Sidelobe reduction via adaptive FIR filtering in SAR imagery

The paper describes a class of adaptive weighting functions that greatly reduce sidelobes, interference, and noise in Fourier transform data. By restricting the class of adaptive weighting functions, the adaptively weighted Fourier transform data can be represented as the convolution of the unweighted Fourier transform with a data adaptive FIR filter where one selects the FIR filter coefficients to maximize signal-to-interference ratio. This adaptive sidelobe reduction (ASR) procedure is analogous to Capon's (1969) minimum variance method (MVM) of adaptive spectral estimation. Unlike MVM, which provides a statistical estimate of the real-valued power spectral density, thereby estimating noise level and improving resolution, ASR provides a single-realization complex-valued estimate of the Fourier transform that suppresses sidelobes and noise.
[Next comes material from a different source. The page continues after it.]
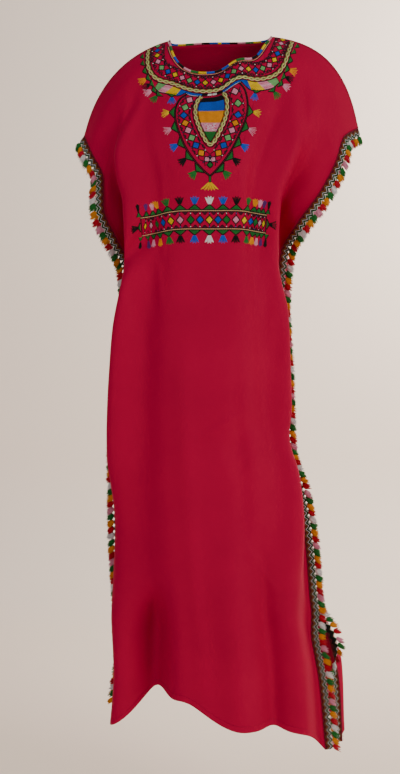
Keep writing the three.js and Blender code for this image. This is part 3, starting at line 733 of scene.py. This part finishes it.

Further, the computational complexity of ASR is dramatically lower than that of MVM, which is critical for large multidimensional problems such as synthetic aperture radar (SAR) image formation. ASR performance characteristics can be varied through the choice of filter order, l(1)- or l(2)-norm filter vector constraints and a separable or nonseparable multidimensional implementation. The author compares simulated point scattering SAR imagery produced by the ASR, MVM, and MUSIC algorithms and illustrates ASR performance on three sets of collected SAR imagery.